Prelude to letting go?

I meant to write this before but got really busy this past week. About 2 weeks ago I sent my oldest daughter Yv to spend her Spring break with my parents in New York. It was the very first time she went anywhere without my wife or me, and we were all very nervous about the whole thing.

Yv flying by herself for the firsttime

I worked from home that day so I wouldn’t have to drive back from work and then to the airport. Yv was very excited and nervous at the same time, as she carefully packed her things into her school backpack. As I was trying to finish a couple of things before I finished my day I didn’t get caught up in the packaging process, but soon after lunch as we all set at the table it hit me: my daughter was leaving on a trip all by herself… and she’s only 6! Now, I don’t mean to sound dramatic, but those who do know me well know how attached I am to my kids.
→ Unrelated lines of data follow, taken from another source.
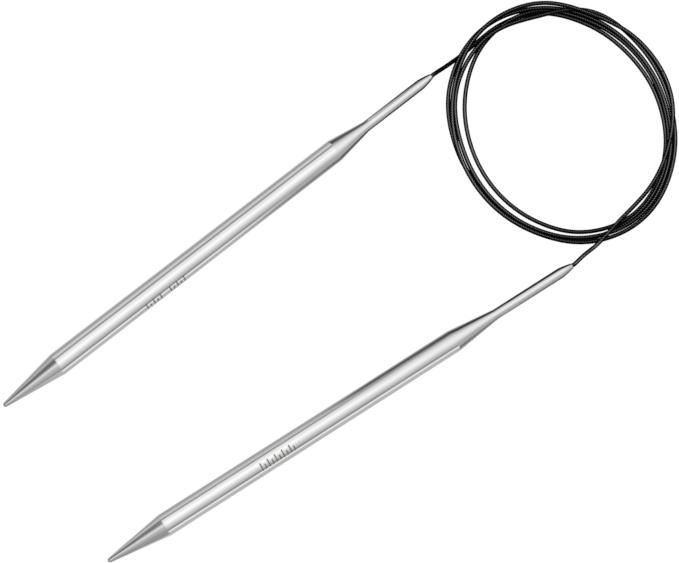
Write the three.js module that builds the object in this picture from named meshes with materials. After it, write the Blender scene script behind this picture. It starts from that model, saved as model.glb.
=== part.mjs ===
// A fixed circular knitting needle: two hollow metal needles joined by one long nylon-covered steel cable that
// lies wound in a coil. Millimetres, +Z up; the origin is on the table under the middle of the whole object, and
// everything is laid out round the middle of the coil, which stands at COIL_MIDDLE.
// Needle "a" is joined to the coil's first turn, on the table, and needle "b" to its last turn, on top.
// The cable is cut into stretches where it bends, so that each end of the coil can unroll.
import * as THREE from "three";

// Needles. A needle's own axis is +Y, from the tip to the mouth where the cable leaves it.
const NEEDLE_RADIUS = 3.25;
const NEEDLE_SIDES = 24;
const TIP_RADIUS = 0.7;
const POINT_LENGTH = 18;
const SHAFT_LENGTH = 94;
const SHAFT_BORE_RADIUS = 2.7;
const SPIGOT_RADIUS = 2.62;
const SPIGOT_LENGTH = 8;
const NECK_RADIUS = 1.5;
const MOUTH_LENGTH = 4.2;
const MOUTH_RADIUS = 0.8;
const MOUTH_TAPER = 0.05;
const MOUTH_TAPER_LENGTH = 1.4;
const ROUND_STEPS = 4;
const SEAM = 0.02;
const AXIS_HEIGHT = NEEDLE_RADIUS * Math.cos(Math.PI / NEEDLE_SIDES);
const SHAFT_END = POINT_LENGTH + SHAFT_LENGTH;

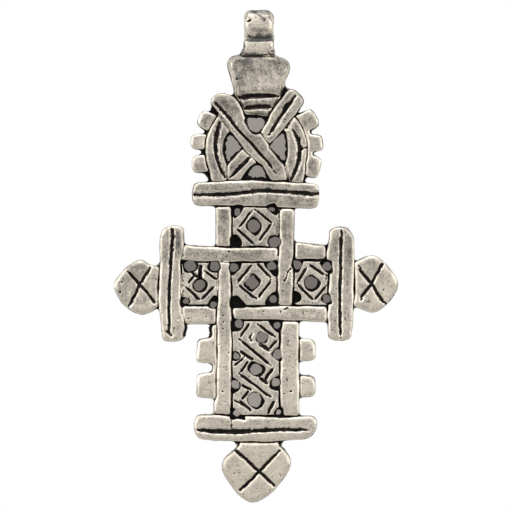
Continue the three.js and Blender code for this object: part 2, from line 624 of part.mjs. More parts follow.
lay('ring_left', [
  ...arc(wheelMiddle, wheelRadius, 132, 205, 10),
  ...at(wheelMiddle, [[-7, -wheelAboveBar], [-4.2, -wheelAboveBar]]),
  ...arc(wheelMiddle, wheelRadius - bandWidth, 214, 142, 8),
], {
  holes: windows,
  lines: engraved(wheelMiddle,
    [[[-5.8, 4.5], [-6.4, 2.9], [-6.6, 0.5], [-6.2, -1.9], [-5, -4.6]]], lineWidth),
});
lay('ring_right', [
  ...arc(wheelMiddle, wheelRadius - bandWidth, 40, -34, 8),
  ...at(wheelMiddle, [[4.2, -wheelAboveBar], [7.4, -wheelAboveBar], [7.8, -3.2]]),
  ...arc(wheelMiddle, wheelRadius, -14, 47, 10),
], {
  holes: windows,
  lines: engraved(wheelMiddle, [[[5.8, 3.3], [6.8, 1.3], [6.8, -1.6], [5.7, -4.7]]], wideLineWidth),
});

// Teeth: a rounded tab reaches out from its root, which goes a little way into what it butts on
function tooth([x, z], degrees, reach, width) {
  const angle = THREE.MathUtils.degToRad(degrees);
  const root = -1;
  const half = width / 2;
  const tab = [[root, -half], [reach, -half + 0.15], [reach, half - 0.15], [root, half]];
  const turned = tab.map(([along, across]) => [
    x + along * Math.cos(angle) - across * Math.sin(angle),
    z + along * Math.sin(angle) + across * Math.cos(angle),
  ]);
  return rounded(turned, 0.9, 3);
}

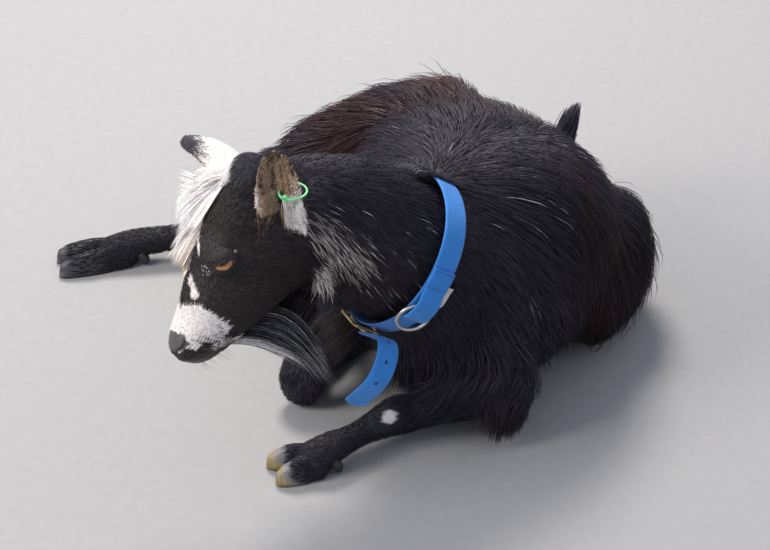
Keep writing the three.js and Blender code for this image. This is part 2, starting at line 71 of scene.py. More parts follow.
def unit(v):
    v = np.asarray(v, float)
    return v / np.maximum(np.linalg.norm(v, axis=-1, keepdims=True), 1e-12)


def put(name, data):
    """A new object in the scene."""
    added = bpy.data.objects.new(name, data)
    bpy.context.scene.collection.objects.link(added)
    return added


def made(name, coords, faces):
    """A new piece with smooth faces."""
    mesh = bpy.data.meshes.new(name)
    mesh.from_pydata(np.asarray(coords).tolist(), [], faces)
    mesh.polygons.foreach_set("use_smooth", [True] * len(mesh.polygons))
    return put(name, mesh)


camera_data = bpy.data.cameras.new("camera")
camera_data.lens = 125
camera_data.sensor_width = 36
camera_data.clip_end = 100
camera = put("camera", camera_data)
CAMERA_AT = (0.8577, -2.1255, 1.5241)
turn, drop = math.radians(20), math.radians(32)
right = Vector((math.cos(turn), math.sin(turn), 0))
ahead = Vector((-math.sin(turn) * math.cos(drop), math.cos(turn) * math.cos(drop), -math.sin(drop)))
facing = Matrix((right, right.cross(ahead), -ahead)).transposed().to_4x4()
camera.matrix_world = Matrix.Translation(CAMERA_AT) @ facing
bpy.context.scene.camera = camera

FLOOR_HALF, FLOOR_GAP = 9, 0.0002
signs = ((-1, -1), (1, -1), (1, 1), (-1, 1))
floor = made("floor", [(x * FLOOR_HALF, y * FLOOR_HALF, 0) for x, y in signs], [(0, 1, 2, 3)])
floor.location.z = -FLOOR_GAP

LAMPS_AIM = (0, 0, 0.1)
for name, place, size, power, tint in (
    ("lamp_high", (-0.7, 1.5, 2.4), 0.9, 97, (1.0, 0.96, 0.91)),
    ("lamp_side", (-1.6, -1.7, 1.7), 1.2, 66, (1.0, 0.97, 0.94)),
):
    lamp_data = bpy.data.lights.new(name, "AREA")
    lamp_data.size = size
    lamp_data.energy = power
    lamp_data.color = tint
    lamp = put(name, lamp_data)
    lamp.location = place
    lamp.rotation_euler = (Vector(LAMPS_AIM) - Vector(place)).to_track_quat("-Z", "Y").to_euler()

sky = bpy.data.worlds.new("sky")
bpy.context.scene.world = sky
bpy.context.scene.view_settings.view_transform = "Standard"
sky.use_nodes = True
surround = sky.node_tree.nodes["Background"].inputs
surround["Color"].default_value = (0.76, 0.82, 1.0, 1)
surround["Strength"].default_value = 0.80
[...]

The remainder of the afternoon was spent explaining to her how the whole “flying-by-yourself” process worked and how she would have someone accompanying her during the flight.

Inside theplane

Eventually we drove her to the airport… and the closer I got to it, the heavier my heart felt. We stayed with her at the boarding gate until she finally boarded the plane… and even as the airplane took off, we were all there (baby Kate, Elizabeth and I) watching it…

Funny how in less than 10 years my life completely changed and how it is now affected by my two daughters. Needless to say, the trip was uneventfull and Yv had a blast with my folks in New York. But could this experience be just a preview to what is awaiting for me when they one day go off their own way? I’m definitely not prepared for that.